## Work to be completed
Reproduce exactly the lines of the material beneath, from the line that contains "obj.data.transform(world)" to the line that contains "STRIP_TURN = radians(-76.0)", both included, and no other lines.

-- begin Data records --

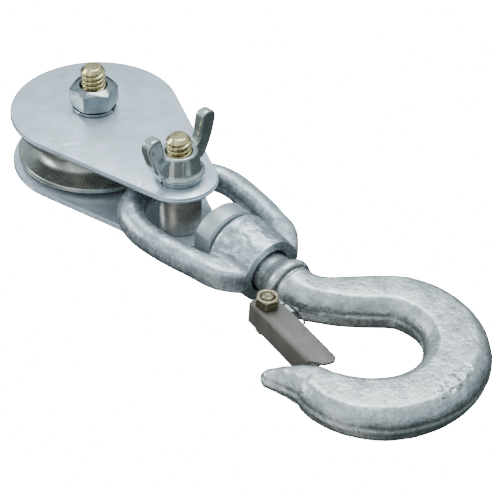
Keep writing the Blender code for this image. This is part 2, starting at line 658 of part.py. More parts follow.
def make_latch(material, latch_frame):
    """Pressed channel: two flanges joined by a web on the throat's outer side, open towards the bowl."""
    web = -LATCH_WEB_AT
    end = LATCH_LENGTH
    inner = LATCH_FLANGE_WIDTH
    web_end = end - LATCH_WEB_STEP
    outline = [(-6.0 * MM, web), (web_end, web), (web_end + 2.4 * MM, web + 4.4 * MM)]
    outline += [(end - 1.0 * MM, web + 5.4 * MM), (end - 0.4 * MM, web + 8.4 * MM)]
    outline += arc((end - 3.4 * MM, inner - 3.0 * MM), 3.0 * MM, 10, 90, 5)
    outline += [(12.0 * MM, inner)]
    outline += arc((0.0, 0.0), 6.3 * MM, 70, 200, 8)
    latch = make_object(
        "latch", prism(outline, -LATCH_HALF_HEIGHT, LATCH_HALF_HEIGHT), material, latch_frame
    )
    bend = latch.modifiers.new("bends", "BEVEL")
    bend.width = 1.3 * MM
    bend.segments = 3
    bend.limit_method = "WEIGHT"
    weights = latch.data.attributes.new("bevel_weight_edge", "FLOAT", "EDGE")
    for edge in latch.data.edges:
        ends = [latch.data.vertices[i].co for i in edge.vertices]
        on_web = all(abs(co.y - web) < 0.01 * MM for co in ends)
        level = abs(ends[0].z - ends[1].z) < 0.01 * MM
        weights.data[edge.index].value = 1.0 if on_web and level else 0.0
    inside = LATCH_HALF_HEIGHT - LATCH_SHEET
    channel = [(-0.02, web + LATCH_SHEET), (0.07, web + LATCH_SHEET), (0.07, 0.02), (-0.02, 0.02)]
    cutter = make_object("latch_channel", prism(channel, -inside, inside), parent=latch_frame)
    add_boolean(latch, cutter, "DIFFERENCE")
    short = LATCH_LENGTH - LATCH_FLANGE_STEP
    step = [(short, web + LATCH_SHEET), (0.07, web + LATCH_SHEET), (0.07, 0.02), (short, 0.02)]
    flange_end = make_object("latch_flange_end", prism(step, -0.01, 0.0), parent=latch_frame)
    add_boolean(latch, flange_end, "DIFFERENCE")
    hole_radius = LATCH_BOLT_RADIUS + FIT
    hole = lathe([(hole_radius, -0.02), (hole_radius, 0.02)], SMALL_ROUND, has_bore=False)
    bolt_hole = make_object("latch_hole", hole, parent=latch_frame)
    add_boolean(latch, bolt_hole, "DIFFERENCE")


def make_latch_fixings(materials, latch_frame):
    """A bolt with a low round head under the channel, and its nut on top."""
    outside = LATCH_HALF_HEIGHT + FIT
    head_bottom = -outside - LATCH_HEAD_HEIGHT
    end = outside + LATCH_NUT_HEIGHT + 0.4 * MM
    edge = 0.5 * MM
    profile = [
        (LATCH_HEAD_RADIUS - edge, head_bottom),
        (LATCH_HEAD_RADIUS, head_bottom + edge),
        (LATCH_HEAD_RADIUS, -outside),
        (LATCH_BOLT_RADIUS, -outside),
        (LATCH_BOLT_RADIUS, end - edge),
        (LATCH_BOLT_RADIUS - edge, end),
    ]
    bolt = lathe(profile, SMALL_ROUND, has_bore=False)
    make_object("latch_bolt", bolt, materials["latch_bolt"], latch_frame)
    make_hex_nut(
        "latch_nut",
        LATCH_HEX,
        LATCH_BOLT_RADIUS + 0.2 * MM,
        outside,
        outside + LATCH_NUT_HEIGHT,
        materials["latch_bolt"],
        parent=latch_frame,
        rotation=(0, 0, radians(20)),
    )


def make_latch_spring(material, load_frame):
    """Torsion spring: its coil sits round the latch bolt above the lug, one leg runs along the latch."""
    wire = SPRING_WIRE_RADIUS
    coil_radius = LATCH_BOLT_RADIUS + 0.25 * MM + wire
    bottom = LUG_HALF_THICKNESS - SPRING_TURNS * 2 * wire - FIT + 0.15 * MM + wire
    pitch = 2 * wire + 0.05 * MM
    leg_angle = radians(105)
    points = []
    steps = 14
    total = (SPRING_TURNS - 1) * steps
    for i in range(total + 1):
        a = leg_angle - pi / 2 - 2 * pi * (SPRING_TURNS - 1) + 2 * pi * i / steps
        offset = Vector((coil_radius * cos(a), coil_radius * sin(a), bottom + pitch * i / steps))
        points.append(LATCH_PIVOT + offset)
    for x, y, z in ((1.7, 8.6, 4.0), (2.7, 9.8, 3.9), (5.0, 10.3, 3.6), (9.4, 10.0, 3.2)):
        points.append(LATCH_PIVOT + Vector((x, y, z)) * MM)
    for x, y, z in ((13.2, 9.2, 3.0), (15.2, 8.7, 2.6), (15.8, 8.4, 1.4)):
        points.append(LATCH_PIVOT + Vector((x, y, z)) * MM)
    curve = bpy.data.curves.new("latch_spring", "CURVE")
    curve.dimensions = "3D"
    curve.bevel_depth = wire
    curve.bevel_resolution = 1
    curve.use_fill_caps = True
    spline = curve.splines.new("POLY")
    spline.points.add(len(points) - 1)
    for point, co in zip(spline.points, points):
        point.co = (*co, 1.0)
    curve.materials.append(material)
    spring = bpy.data.objects.new("latch_spring", curve)
    bpy.context.scene.collection.objects.link(spring)
    spring.parent = load_frame


def make_materials():
    return {
        "plate": make_material("bright_zinc_plate", (0.70, 0.74, 0.80), 0.38, 1.0),
        "sheave": make_material("dull_zinc_sheave", (0.55, 0.55, 0.52), 0.42, 1.0),
        "sleeve": make_material("turned_steel", (0.55, 0.56, 0.58), 0.30, 1.0),
        "bronze": make_material("bearing_bronze", (0.62, 0.44, 0.22), 0.40, 1.0),
        "bolt": make_material("yellow_zinc_bolt", (0.62, 0.58, 0.42), 0.34, 1.0),
        "fastener": make_material("bright_zinc_fastener", (0.66, 0.69, 0.70), 0.28, 1.0),
        "wing": make_material("bright_zinc_wing_nut", (0.64, 0.67, 0.68), 0.26, 1.0),
        "spacer": make_material("dark_steel_spacer", (0.16, 0.17, 0.18), 0.34, 1.0),
        "forging": make_material("hot_dip_galvanised", (0.60, 0.64, 0.68), 0.50, 0.9),
        "hook": make_material("hot_dip_galvanised_hook", (0.62, 0.66, 0.69), 0.48, 0.9),
        "shank_nut": make_material("smooth_galvanised_nut", (0.64, 0.68, 0.72), 0.40, 0.9),
        "pin": make_material("spring_steel_pin", (0.45, 0.45, 0.46), 0.35, 1.0),
        "latch": make_material("pressed_steel_latch", (0.50, 0.49, 0.46), 0.45, 0.9),
        "latch_bolt": make_material("yellow_zinc_small", (0.60, 0.58, 0.50), 0.36, 1.0),
        "spring": make_material("dark_spring_wire", (0.12, 0.12, 0.12), 0.35, 1.0),
    }


def main():
    clear_scene()
    materials = make_materials()
    make_cheek_plate("lower_cheek_plate", LOWER_PLATE_BOTTOM, materials["plate"])
    make_cheek_plate("upper_cheek_plate", GAP_TOP, materials["plate"])
    make_sheave(materials["sheave"])
    make_sheave_bearing(materials)
    make_fasteners(materials)
    load_frame = make_empty(
        "load_frame", (BOLT_SPACING, 0, MID_HEIGHT), (0, YOKE_TILT, YOKE_SWING)
    )
    make_yoke(materials["forging"], load_frame)
    pin_cutter, nut_bottom = make_swivel_fixings(materials, load_frame)
    make_hook(materials["hook"], load_frame, pin_cutter, nut_bottom)
    latch_frame = make_empty("latch_pivot", LATCH_PIVOT, (0, 0, LATCH_TURN), load_frame)
    make_latch(materials["latch"], latch_frame)
    make_latch_fixings(materials, latch_frame)
    make_latch_spring(materials["spring"], load_frame)


main()
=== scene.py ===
"""Looks of a snatch block with a latched swivel hook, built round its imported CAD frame.

Pieces are modelled in millimetres, in the world frame, in the load frame (X along the line of pull, Y
across the yoke's loop, Z square to both) or in the latch's frame, and are then set in place.  Each one
stands for a CAD node and moves with that node's body.
"""

import json
from math import asin, cos, degrees, exp, pi, radians, sin, sqrt, tan

import bmesh
import bpy
from mathutils import Matrix, Vector, noise


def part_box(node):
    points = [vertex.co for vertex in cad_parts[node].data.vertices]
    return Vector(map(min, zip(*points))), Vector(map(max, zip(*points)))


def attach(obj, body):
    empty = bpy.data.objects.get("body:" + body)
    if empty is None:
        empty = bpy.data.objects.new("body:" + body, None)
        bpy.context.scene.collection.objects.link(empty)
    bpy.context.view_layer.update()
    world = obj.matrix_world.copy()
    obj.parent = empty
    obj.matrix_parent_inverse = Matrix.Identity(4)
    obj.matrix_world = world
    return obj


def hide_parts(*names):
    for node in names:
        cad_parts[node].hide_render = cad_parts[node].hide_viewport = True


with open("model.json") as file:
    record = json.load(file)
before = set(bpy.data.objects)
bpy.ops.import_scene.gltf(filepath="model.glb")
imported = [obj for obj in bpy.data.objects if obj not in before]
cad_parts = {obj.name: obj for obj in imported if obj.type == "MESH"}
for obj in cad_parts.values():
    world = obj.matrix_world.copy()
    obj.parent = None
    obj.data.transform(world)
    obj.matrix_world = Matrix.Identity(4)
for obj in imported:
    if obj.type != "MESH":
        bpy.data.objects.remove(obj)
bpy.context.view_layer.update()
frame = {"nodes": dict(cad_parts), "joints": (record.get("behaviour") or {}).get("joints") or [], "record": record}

MM = 0.001
SIDES = 96  # of a round piece

# Camera
VIEW_TURN = radians(-54.36)
VIEW_HEIGHT = radians(36.576)
VIEW_DISTANCE = 1.214
VIEW_SHIFT = (0.0755, -0.06986)
VIEW_LENS = 180.0

# Heading of the upright strip of light that vertical surfaces mirror
STRIP_TURN = radians(-76.0)

# Hexagons and threads, mm
BOLT_RADIUS = 6.0
BOLT_HEAD = 7.5
BOLT_TIP_RADIUS = 4.0
BOLT_TIP_LENGTH = 2.1
THREAD_PITCH = 2.5  # chosen for looks; a standard 12 mm thread is finer
THREAD_DEPTH = 1.25
HEX_ACROSS = 20.6
SHEAVE_NUT_TURN = radians(2.4)
SHEAVE_WASHER_SPLIT = radians(25.0)
SHACKLE_WASHER_SPLIT = radians(-84.0)
WING_TURN = radians(101.0)
WING_NUT_HEIGHT = 12.1
WING_HALF_THICKNESS = 2.8

# Forgings in the load frame, mm
YOKE_BAR = 6.5
YOKE_CROWN = 17.6
YOKE_HALF_WIDTH = 28.4
YOKE_NEAR_FLANK = 22.0
YOKE_FAR_FLANK = 23.5
HUB_REAR = 39.2
HUB_FRONT = 63.5
HUB_RADIUS = 15.8
HUB_BORE = 8.0
HUB_COUNTERBORE = 10.8
HUB_COUNTERBORE_DEPTH = 5.0
SHANK_RADIUS = 7.5
NECK_RADIUS = 9.7
COLLAR_RADIUS = 13.0
COLLAR_AT = 75.0
GROOVE_AT = 78.2
BOWL_CENTRE = 133.7
BOWL_REACH = 35.3
BOWL_HALF_SPREAD = 37.0
BOWL_OFFSET = -0.5
DENTS_AT = (176.0, 6.0)
SHANK_NUT_FLAT = 14.1

# Latch, mm
LATCH_TURN = radians(-8.0)
LATCH_LENGTH = 46.0
LATCH_WEB_AT = 5.7
LATCH_SHEET = 1.3
LATCH_HALF_HEIGHT = 6.5
LATCH_FLANGE = 6.8
LATCH_BOLT = 2.9

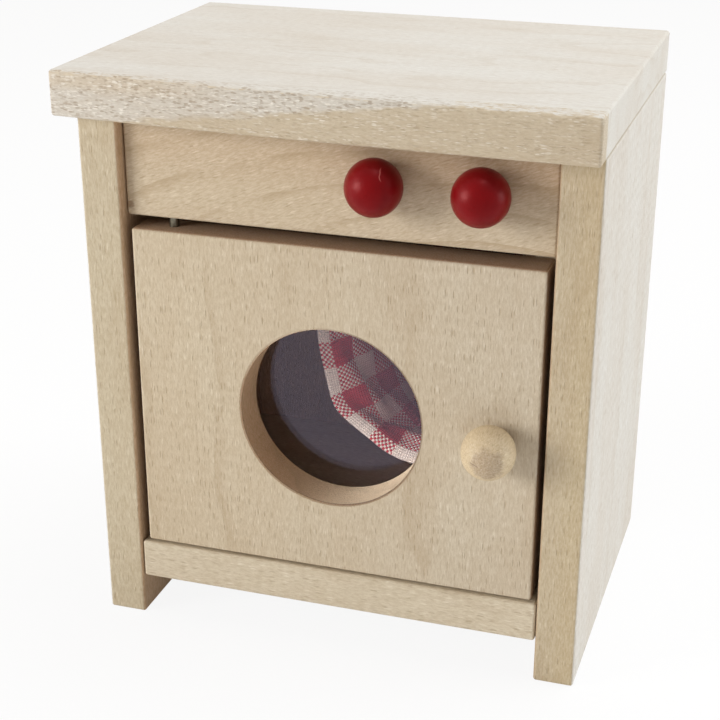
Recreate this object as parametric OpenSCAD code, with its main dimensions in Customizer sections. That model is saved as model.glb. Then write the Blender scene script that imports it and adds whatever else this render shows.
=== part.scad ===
// Small wooden toy washing machine: a box of plain boards with a pivot-hung door,
// a round window, two turning ball knobs and a piece of checked cloth inside.
// Millimetres, +Z up, front towards -Y, origin under the middle of the overall box.

/* [Cabinet] */
// Width across the two side panels
body_w = 75; // [66:0.5:90]
// Depth of the side panels
body_d = 55; // [50:0.5:70]
// Height to the top of the worktop
body_h = 86.5; // [84:0.5:104]
// Thickness of the side panels
side_t = 6; // [5:0.1:7.5]
// Rounding of the boards' edges
arris = 0.45; // [0.2:0.05:0.7]

/* [Worktop] */
// Thickness of the worktop
top_t = 6.5; // [5.5:0.1:8]
// How far the worktop stands out over the left side panel
over_left = 2.9; // [0.5:0.1:5]
// How far it stands out in front at its left end
over_front_left = 2; // [0.5:0.1:5]
// How far it stands out in front at its right end
over_front_right = 4.6; // [0.5:0.1:6]
// How far its front edge bows out between the ends
front_bow = 0.7; // [0:0.1:2]
// Rounding of its upper edge
top_arris = 0.5; // [0.4:0.1:2]

/* [Control panel] */
// Height of the control panel
panel_h = 14.5; // [12:0.5:16]
// Thickness of the control panel
panel_t = 6; // [5.5:0.1:7.5]
// How far it is set back behind the side panels' front edges
panel_set = 1.75; // [0.5:0.05:2]
// Free gap at each end of the control panel and the floor board
end_gap = 0.15; // [0.05:0.05:0.4]

/* [Floor board] */
// Height of the open space under the floor board
foot_h = 6.6; // [4:0.1:10]
// Thickness of the floor board
floor_t = 6.2; // [5:0.1:7.5]
// How far it is set back behind the side panels' front edges
floor_set = 0.2; // [0:0.1:1]

/* [Back panel] */
// Thickness of the plywood back panel, and depth of the rebates for it
back_t = 3; // [2:0.1:4]
// Width of the rebate in each side panel
rebate_w = 3; // [2:0.1:3.5]
// Free gap round the back panel
back_gap = 0.1; // [0.05:0.05:0.4]

/* [Door] */
// Thickness of the door
door_t = 6; // [5:0.1:7.5]
// How far it is set back behind the side panels' front edges
door_set = 0.6; // [0:0.1:1.5]
// Gap over the door
gap_top = 1.6; // [0.5:0.1:2.5]
// Gap under the door
gap_bottom = 0.3; // [0.2:0.1:1]
// Gap beside the door's free edge
gap_right = 1; // [0.5:0.1:2]
// From the door's left edge to the axis of its pivot pins
hinge_inset = 5.5; // [4.5:0.1:7]
// Free gap to the side panel as the door's hinge edge swings past it
swing_clear = 0.35; // [0.2:0.05:1]
// Width of the stop strip behind the door's free edge
stop_w = 4; // [2:0.5:6]
// Depth of the stop strip
stop_d = 4; // [3:0.5:6]
// Free gap between the closed door and its stop
stop_gap = 0.1; // [0.05:0.05:0.5]

/* [Window] */
// Diameter of the round window
window_d = 27.6; // [20:0.1:33]
// Window centre to the left of the door's middle
window_left = 0.4; // [-2:0.1:2]
// Window centre below the door's middle
window_down = 0.5; // [-2:0.1:2]
// How far the square pane behind it laps over its rim
pane_lap = 4.3; // [4:0.1:5]
// Thickness of the pane
pane_t = 1.2; // [0.8:0.1:2]
// From the pane's edges to its pins
pane_pin_inset = 2.5; // [2:0.1:3]

/* [Knobs and pull] */
// Diameter of the red ball knobs
knob_d = 8; // [6:0.1:10]
// Left knob's place to the right of the cabinet's middle
knob_x = 6.9; // [2:0.1:12]
// Distance between the two knobs
knob_pitch = 14.7; // [10:0.1:18]
// Knobs' height over the control panel's lower edge
knob_rise = 8.5; // [6:0.1:10]
// Diameter of the flat on the back of each ball
ball_flat_d = 3.6; // [3.2:0.1:4.5]
// Running gap between a knob and the control panel
knob_gap = 0.15; // [0.05:0.05:0.4]
// Diameter of the knobs' spindles
spindle_d = 2; // [1.5:0.1:2.5]
// Depth of a spindle in its knob
spindle_grip = 5; // [3:0.5:5.5]
// Diameter of the spindle's head behind the panel
head_d = 4; // [3:0.1:5]
// Thickness of that head
head_t = 1.2; // [0.8:0.1:2]
// Diameter of the washer under the head
washer_d = 5; // [4:0.1:6]
// Thickness of the washer
washer_t = 0.5; // [0.3:0.1:1]
// Diameter of the door's ball pull
pull_d = 7.8; // [6:0.1:10]
// Pull's centre from the door's free edge
pull_inset = 6.4; // [5:0.1:8]
// Pull's centre below the door's middle
pull_down = 0.7; // [-5:0.1:5]
// Diameter of the pull's peg
peg_d = 3; // [2:0.1:3.2]
// Depth of the peg in the ball
peg_grip = 5; // [3:0.5:5.5]
// Wood left between the peg's hole and the back of the door
peg_stop = 1.2; // [0.6:0.1:2]

/* [Fasteners] */
// Diameter of the door's pivot pins
pin_d = 1.4; // [1:0.1:1.8]
// Depth of each pivot pin in the door
pin_grip = 6; // [4:0.5:8]
// Diameter of a pivot pin's head
pin_head_d = 2.8; // [2:0.1:3.4]
// Thickness of a pivot pin's head
pin_head_t = 0.7; // [0.4:0.1:1]
// Radial clearance of everything that turns on or in another piece
run_fit = 0.07; // [0.02:0.01:0.1]
// Clearance round everything that is glued or driven in
glue_fit = 0.02; // [0.01:0.01:0.05]
// Diameter of the glued dowels
dowel_d = 3; // [2:0.1:3.4]
// Depth of a dowel in the worktop
dowel_in_top = 4; // [3:0.5:5]
// Depth of a dowel in the edge or end of a board
dowel_in_edge = 6; // [4:0.5:8]
// Depth of a dowel in the face of a side panel
dowel_in_face = 3.5; // [2.5:0.1:4]
// Depth of a dowel in the end of the control panel
dowel_in_panel = 4; // [3:0.5:4.5]
// From a board's front or back edge to the nearest dowel
dowel_inset = 11; // [9:0.5:14]
// Diameter of the small nails
nail_d = 0.9; // [0.7:0.1:1.2]
// Diameter of their heads
nail_head_d = 1.9; // [1.5:0.1:2.2]
// Thickness of their heads
nail_head_t = 0.4; // [0.3:0.1:0.6]
// Length of the nails in the back panel
nail_l = 7; // [6:0.5:8]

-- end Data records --

## Task response
    obj.data.transform(world)
    obj.matrix_world = Matrix.Identity(4)
for obj in imported:
    if obj.type != "MESH":
        bpy.data.objects.remove(obj)
bpy.context.view_layer.update()
frame = {"nodes": dict(cad_parts), "joints": (record.get("behaviour") or {}).get("joints") or [], "record": record}

MM = 0.001
SIDES = 96  # of a round piece

# Camera
VIEW_TURN = radians(-54.36)
VIEW_HEIGHT = radians(36.576)
VIEW_DISTANCE = 1.214
VIEW_SHIFT = (0.0755, -0.06986)
VIEW_LENS = 180.0

# Heading of the upright strip of light that vertical surfaces mirror
STRIP_TURN = radians(-76.0)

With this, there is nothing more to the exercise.